Slack has been adding new methods for real-time collaboration, with the most notable feature being Slack Huddles. In its initial release, Huddles has just been a good way to have an ad-hoc audio and screen-sharing conversation when sending a message isn’t sufficient (everything from resolving a long, threaded discussion to a casual catch-up conversation after the weekend), but it has lacked capabilities compared to solutions that are built for video conferencing.

During the opening keynote, Anna Niess, senior director of product design at Slack, demonstrated the next version of Huddles in real time with her design team. In addition to adding the ability for full video conferencing, Huddles will also allow multi-screen sharing and user annotations.
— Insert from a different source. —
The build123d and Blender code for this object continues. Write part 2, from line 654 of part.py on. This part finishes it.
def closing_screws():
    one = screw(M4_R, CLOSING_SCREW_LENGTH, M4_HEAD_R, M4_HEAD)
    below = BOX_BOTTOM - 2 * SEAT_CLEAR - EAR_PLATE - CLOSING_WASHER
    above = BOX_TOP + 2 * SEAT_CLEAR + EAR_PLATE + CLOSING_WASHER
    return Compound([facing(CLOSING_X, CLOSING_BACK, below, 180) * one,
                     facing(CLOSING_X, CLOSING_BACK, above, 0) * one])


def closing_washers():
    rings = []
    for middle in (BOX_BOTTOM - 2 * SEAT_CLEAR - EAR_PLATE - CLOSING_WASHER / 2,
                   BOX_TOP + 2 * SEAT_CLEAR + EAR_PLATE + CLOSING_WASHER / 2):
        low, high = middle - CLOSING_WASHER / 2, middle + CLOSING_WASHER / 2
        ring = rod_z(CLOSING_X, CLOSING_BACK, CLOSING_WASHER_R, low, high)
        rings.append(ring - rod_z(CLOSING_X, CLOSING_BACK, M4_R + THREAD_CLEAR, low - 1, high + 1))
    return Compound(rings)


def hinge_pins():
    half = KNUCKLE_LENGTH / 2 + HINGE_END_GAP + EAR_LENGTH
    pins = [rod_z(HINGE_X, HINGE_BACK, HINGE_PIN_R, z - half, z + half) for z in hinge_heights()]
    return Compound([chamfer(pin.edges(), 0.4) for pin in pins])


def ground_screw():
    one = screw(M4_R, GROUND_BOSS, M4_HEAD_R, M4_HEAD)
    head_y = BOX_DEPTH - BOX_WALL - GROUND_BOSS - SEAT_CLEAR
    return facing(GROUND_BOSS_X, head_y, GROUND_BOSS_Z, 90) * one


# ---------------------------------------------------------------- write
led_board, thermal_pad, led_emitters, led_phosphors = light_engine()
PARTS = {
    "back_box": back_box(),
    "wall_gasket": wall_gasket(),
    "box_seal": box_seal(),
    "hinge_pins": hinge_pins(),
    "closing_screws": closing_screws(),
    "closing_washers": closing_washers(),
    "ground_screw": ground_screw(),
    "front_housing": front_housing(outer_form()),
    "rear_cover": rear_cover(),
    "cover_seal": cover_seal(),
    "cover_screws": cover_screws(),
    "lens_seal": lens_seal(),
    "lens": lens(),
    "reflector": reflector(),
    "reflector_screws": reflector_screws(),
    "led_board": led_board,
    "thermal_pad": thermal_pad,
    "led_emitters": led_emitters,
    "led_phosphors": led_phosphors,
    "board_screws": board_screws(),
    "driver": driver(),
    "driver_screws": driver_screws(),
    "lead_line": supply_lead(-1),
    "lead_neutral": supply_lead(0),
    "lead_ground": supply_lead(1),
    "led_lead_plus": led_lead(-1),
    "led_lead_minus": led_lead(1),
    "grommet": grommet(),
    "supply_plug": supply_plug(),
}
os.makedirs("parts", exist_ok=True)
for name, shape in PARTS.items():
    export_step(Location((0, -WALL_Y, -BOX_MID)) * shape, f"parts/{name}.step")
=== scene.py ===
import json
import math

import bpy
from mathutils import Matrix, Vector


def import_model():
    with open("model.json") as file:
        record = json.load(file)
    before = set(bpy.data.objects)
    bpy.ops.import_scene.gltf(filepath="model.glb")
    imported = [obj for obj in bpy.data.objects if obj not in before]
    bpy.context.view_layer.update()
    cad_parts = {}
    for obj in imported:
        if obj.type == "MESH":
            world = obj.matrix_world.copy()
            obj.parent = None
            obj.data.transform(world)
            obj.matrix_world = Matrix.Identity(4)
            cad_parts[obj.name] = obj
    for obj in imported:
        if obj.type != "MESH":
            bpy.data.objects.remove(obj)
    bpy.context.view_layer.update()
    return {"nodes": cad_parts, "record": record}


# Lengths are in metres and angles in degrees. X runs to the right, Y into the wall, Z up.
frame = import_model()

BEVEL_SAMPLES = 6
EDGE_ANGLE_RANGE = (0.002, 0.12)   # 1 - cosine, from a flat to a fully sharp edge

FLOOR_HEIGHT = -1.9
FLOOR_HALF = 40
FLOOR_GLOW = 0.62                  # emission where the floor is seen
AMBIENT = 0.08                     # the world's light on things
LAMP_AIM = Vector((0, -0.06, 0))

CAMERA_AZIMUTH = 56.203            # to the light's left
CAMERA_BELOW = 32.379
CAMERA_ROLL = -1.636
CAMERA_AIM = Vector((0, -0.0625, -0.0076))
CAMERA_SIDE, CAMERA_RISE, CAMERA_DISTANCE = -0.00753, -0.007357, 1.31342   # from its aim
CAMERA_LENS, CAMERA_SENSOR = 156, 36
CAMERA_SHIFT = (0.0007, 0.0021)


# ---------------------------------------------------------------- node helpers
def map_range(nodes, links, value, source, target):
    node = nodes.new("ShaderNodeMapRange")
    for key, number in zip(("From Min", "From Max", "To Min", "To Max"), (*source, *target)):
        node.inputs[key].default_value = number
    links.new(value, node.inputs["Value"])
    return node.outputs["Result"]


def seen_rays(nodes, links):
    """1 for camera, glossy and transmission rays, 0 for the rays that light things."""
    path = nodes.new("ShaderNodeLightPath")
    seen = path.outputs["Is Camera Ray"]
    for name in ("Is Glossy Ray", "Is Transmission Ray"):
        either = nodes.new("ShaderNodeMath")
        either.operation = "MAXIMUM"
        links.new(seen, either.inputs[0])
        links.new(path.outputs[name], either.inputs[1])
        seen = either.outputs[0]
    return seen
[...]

The most impactful upgrade, however, is the ability to have a threaded conversation as part of the Huddle: messages, attachments and images can all be included, just as with any threaded message in Slack. And if the Huddle was started within a channel, the entire set of information is saved to that channel as a consolidated artifact that can be retained, searched and easily shared with other members of the organization. This ability to combine Huddles with threaded conversations in a channel makes it a great solution for office hours sessions, team standups, departmental all-hands, or organizational “Ask Me Anything” sessions, all driving increased alignment within Slack.
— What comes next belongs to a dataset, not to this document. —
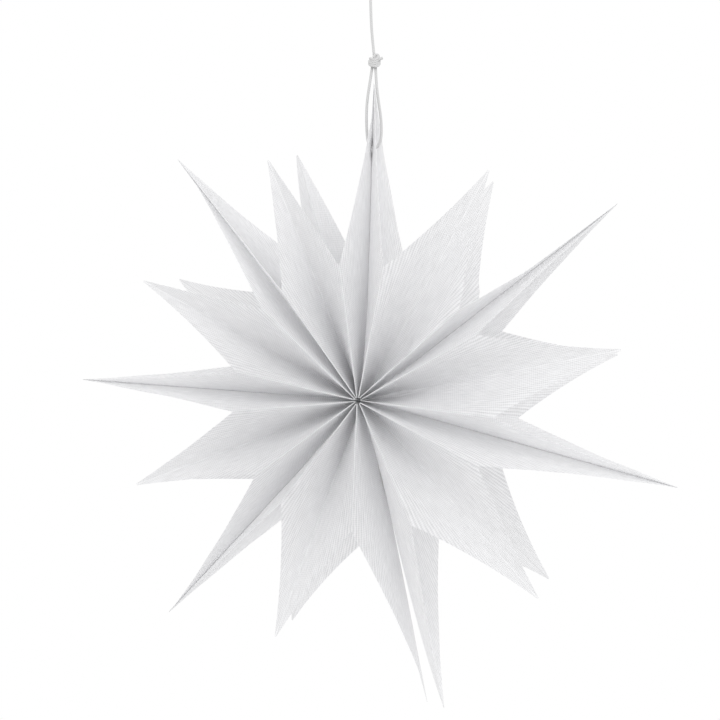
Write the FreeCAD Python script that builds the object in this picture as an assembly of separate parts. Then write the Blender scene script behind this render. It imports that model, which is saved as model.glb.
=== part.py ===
import FreeCAD
import Part
import math
import os
from collections import namedtuple
from FreeCAD import Vector

# A paper star folded from seven gusseted paper bags, hung on a cord. Millimetres, +Z up.
# The star lies in the XZ plane and its front faces -Y. The origin is where the cord's eye hangs.
# A bag is a flat tube with a closed bottom. It is glued to the next bag along the middle of
# its layer, its open end is cut to a point, and the seven bags are fanned round into a ring.

# ---- Paper and bags, all cut in one stack --------------------------------------------------
paper = 0.2
air = 0.1                 # slack between two folded layers
bag_width = 108.0         # flat width of a bag, which becomes the depth of the star
gusset_depth = 36.0
bottom_thickness = 0.6    # the bag's bottom, folded over and pressed
hub_radius = 3.6          # the bottoms stand this far off the star's axis
glue_strip = 6.0          # width of the glued line at the hub
point_width = 0.6         # the same line where it runs out at the cut point
valley_fold = 1.0         # width of a gusset's inner fold at the open end
centre_length = 227.0     # bottom to point, along the glued line
front_edge_length = 91.0  # bottom to cut, along the two front creases
rear_edge_length = 107.0  # the cut ran off square, so the rear creases are longer
cut_hollow = 3.0          # how far each cut edge is hollow at the middle
gusset_belly = 3.5        # how far a gusset panel rounds inwards at the open end

# ---- How the fan was opened by hand: degrees anticlockwise from +X, seen from the front ----
# A line is where two bags are glued. Its lean tips its outer end back from the star's plane,
# and its bend turns its outer end aside, as where the closing seam springs open.
Line = namedtuple("Line", "azimuth lean bend")
seam_azimuth = -78.5
LINES = [
    Line(seam_azimuth, 3.0, 2.5),
    Line(-15.5, 0.0, 0.0),
    Line(38.0, 2.5, 0.0),
    Line(88.5, 0.0, 0.0),
    Line(128.5, 4.0, 0.0),
    Line(176.0, 12.0, 0.0),
    Line(226.0, 12.0, 0.0),
    Line(360 + seam_azimuth, 9.0, -1.0),
]
cord_line = LINES[3]
bend_start = 0.7          # share of a line's length at which its bend pulls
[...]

GovSlack: A great solution for the public sector

During its 10 years of improving organizational collaboration, Slack has primarily been used in the private sector. While Slack can be a fantastic collaboration tool for governmental agencies and departments, the headwinds of compliance certifications and restrictive purchasing approvals have kept it from widespread use. With the launch of its public sector offering, GovSlack, in the summer of 2022, these stringent compliance and security standards will no longer be an issue.
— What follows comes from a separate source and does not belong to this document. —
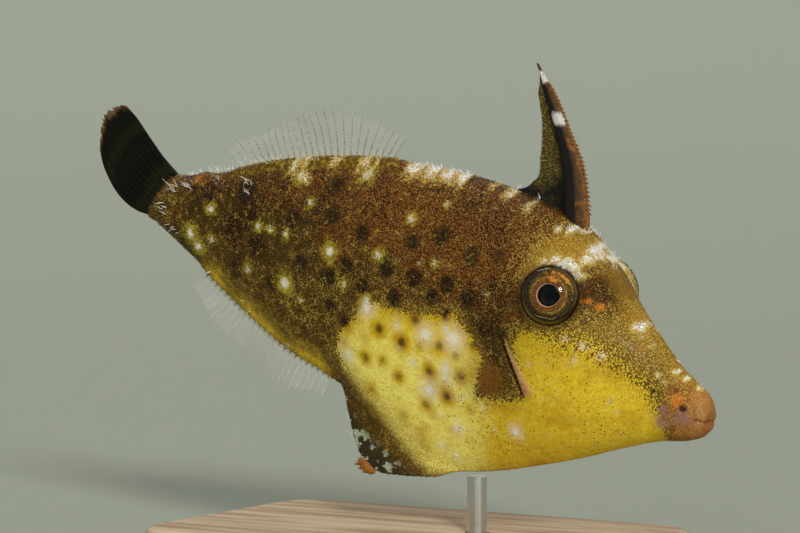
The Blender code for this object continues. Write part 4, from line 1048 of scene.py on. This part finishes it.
def joined(parts):
    """The points, faces and values of several parts, as those of one."""
    faces, start = [], 0
    for part_points, part_faces, _ in parts:
        faces += [tuple(start + corner for corner in face) for face in part_faces]
        start += len(part_points)
    return np.concatenate([part[0] for part in parts]), faces, np.concatenate([part[2] for part in parts])


def tube(path, wide, deep, value, sides=8, across=(0.0, 0.0, 1.0)):
    """A closed tapering tube, wide in its path's plane and deep across it. Value is (first, last, kind)."""
    along = unit(np.gradient(path, axis=0))
    deep_way = unit(across - along * (along @ across)[:, None])
    wide_way = np.cross(along, deep_way)
    count, turn = len(path), 2 * math.pi * np.arange(sides) / sides
    rings = (
        path[:, None] + wide_way[:, None] * (wide[:, None] * np.cos(turn))[..., None]
        + deep_way[:, None] * (deep[:, None] * np.sin(turn))[..., None]
    )
    points = np.concatenate([rings.reshape(-1, 3), path[:1], path[-1:]])
    values = np.full((len(points), 3), float(value[2]))
    progress = np.append(np.repeat(np.linspace(0, 1, count), sides), [0, 1])
    values[:, 0] = value[0] + (value[1] - value[0]) * progress
    return points, ring_faces(count, sides, count * sides, count * sides + 1), values


def sheet(centre, half, values):
    """A thin closed sheet over a grid of points: both faces and its border."""
    rows, columns = centre.shape[:2]
    normal = unit(np.cross(np.gradient(centre, axis=0), np.gradient(centre, axis=1)))
    offset = normal * np.broadcast_to(half, (rows, columns))[..., None]
    points = np.concatenate([(centre + offset).reshape(-1, 3), (centre - offset).reshape(-1, 3)])
    faces, back = [], rows * columns
    for a in (i * columns + j for i in range(rows - 1) for j in range(columns - 1)):
        b, c, d = a + 1, a + columns + 1, a + columns
        faces += [(a, d, c, b), (back + a, back + b, back + c, back + d)]
    index = np.arange(back).reshape(rows, columns)
    border = np.concatenate([index[0], index[1:, -1], index[-1, -2::-1], index[-2:0:-1, 0]]).tolist()
    faces += [(a, b, back + b, back + a) for a, b in zip(border, border[1:] + border[:1])]
    return points, faces, np.tile(values.reshape(-1, 3), (2, 1))


def three_values(first, second, third):
    """Three values for each point of a grid, from arrays that stretch to the same shape."""
    return np.stack(np.broadcast_arrays(first, second, third), -1)


def fin_piece(name, parts, finish, node_name):
    """A piece from joined parts that keeps their values and its places for the finish."""
    points, faces, values = joined(parts)
    mesh = mesh_from(name, points, faces)
    keep_fields(mesh, {"fin": values.T, "level": points.T})
    piece = placed_piece(name, mesh, finish)
    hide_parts(node_name)


spine_shares = np.linspace(0, 0.995, SPINE_STATIONS)[:, None]
front, rear = on_line(SPINE_FRONT, spine_shares[:, 0]), on_line(SPINE_REAR, spine_shares[:, 0])
turn = 2 * math.pi * np.arange(SPINE_SIDES) / SPINE_SIDES
grooves = 1 + 0.05 * np.cos(11 * turn) * np.abs(np.sin(turn))
profile = np.sign(np.sin(turn)) * np.abs(np.sin(turn)) ** 1.2 * grooves
blade = with_third(
    ((front + rear) / 2)[:, None] + ((rear - front) / 2)[:, None] * np.cos(turn)[:, None],
    (SPINE_HALF[0] + (SPINE_HALF[1] - SPINE_HALF[0]) * spine_shares) * profile,
)
blade_points = np.concatenate([blade.reshape(-1, 3), [blade[0].mean(0), (*SPINE_FRONT[-1], 0.0)]])
blade_values = three_values(spine_shares, np.cos(turn), 0.0).reshape(-1, 3)
blade_values = np.concatenate([blade_values, [(0, 0, 0), (1, 0, 0)]])
blade_size = SPINE_STATIONS * SPINE_SIDES
blade_faces = turned_over(ring_faces(SPINE_STATIONS, SPINE_SIDES, blade_size, blade_size + 1))
spine_parts = [(blade_points, blade_faces, blade_values)]
rng = np.random.default_rng(11)
for q in 0.15 + 0.8 * np.arange(THORNS) / (THORNS - 1):
    edge = on_line(SPINE_FRONT, q)
    ahead = unit(edge - on_line(SPINE_REAR, q))
    down = unit(on_line(SPINE_FRONT, q - 0.02) - on_line(SPINE_FRONT, q + 0.02))
    for side in (-1, 1):
        size = (1 - 0.45 * q) * rng.uniform(0.8, 1.15)
        reach = np.linspace(0, THORN_LENGTH * size, 7)[:, None]
        start = np.array([*(edge - ahead * 0.16), side * 0.24 * (1 - 0.5 * q)])
        way = unit(np.array([*(ahead * 0.9 + down * 0.35), side * 0.55]))
        path = start + way * reach + np.array([*down, 0.0]) * 0.5 * reach**2
        taper = THORN_RADIUS * size * np.linspace(1, 0.08, 7)
        spine_parts.append(tube(path, taper, taper * 0.8, (q, q, -1.4), 6, (0.2, 0.1, 0.9)))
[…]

Image Source: Slack Frontiers 2022

At the conference, several of GovSlack’s pilot customers spoke about how they use Slack and what it can bring in terms of improved alignment and collaboration:

  • The Cybersecurity and Infrastructure Security Agency (CISA) has been using GovSlack not only for internal communications and knowledge sharing, but also for working with the private sector and other external entities. Robert Costello from CISA discussed how Slack Connect enhances their “partnership development” mandate, improving collaboration to “enable stakeholders in government and the private sector to make informed risk management decisions and investments.”
  • Angelica Phaneuf from the U.S. Army Software Factory shared how GovSlack is empowering a fully distributed team to work together and have a best-in-class software delivery capability that is fully staffed and run by Army soldiers. GovSlack enables this not only through its robust virtual communication and collaboration features, but also through its ability to securely integrate with its other approved applications and services.

The new Slack platform: Not just for developers

While most people think of Slack as a communications solution, it’s actually a powerful platform that can be customized to meet the unique needs of each organization using it. The most visible part of the Slack platform is the Slack App Directory, allowing third-party applications to be distributed and run in Slack, as well as enabling a variety of integrations with other enterprise systems. Custom Slack apps can also be developed and run in Slack, though not every organization has the resources or capacity for building such apps.

Slack took the first step towards giving non-technical users the ability to customize actions and processes in a workspace with Workflow Builder, enabling simple automations through a drag-and-drop tool. Workflow Builder is an extremely useful tool, however, it’s fairly limited in the types of actions it allows — workflow steps are either sending messages or forms.

Another highlight at the conference was seeing how Slack is expanding its platform to cater to non-developers. This is being accomplished in two ways:

1. Adding a new functionality to Workflow Builder through reusable “blocks” that Slack users can access to build powerful automations.

Think of blocks as mini Slack apps available through Workflow Builder — some are provided by Slack, some by third parties (similar to applications on the Slack App Directory), and some by organizations themselves. While there is still coding required to create blocks (in the custom blocks scenario), Slack is making it easier to deploy and share these by allowing them to be hosted on the platform, removing the previous burden of having to both code and manage hosting for an app. Check out this new Slack video on blocks for more details.

2. Providing Salesforce CRM power users the ability to integrate Sales/Service Cloud and Slack using Salesforce Flows.

This capability will enable event-driven actions to be initiated in Salesforce while allowing user interactions to take place in Slack. This functionality was discussed in more detail at the Salesforce Trailblazer DX conference in May. Read more about what’s coming in this detailed blog post.

The takeway from Frontiers’ takeaways

The innovations announced at this year’s event can best be summarized by the tenets for improving alignment that were outlined by Slack’s chief product officer, Tamar Yehoshua:
• Make what’s hard in the office better
• Bring what we love in the office into Slack
• Create things unique to the Digital HQ

All in all, those are improvements we can align with.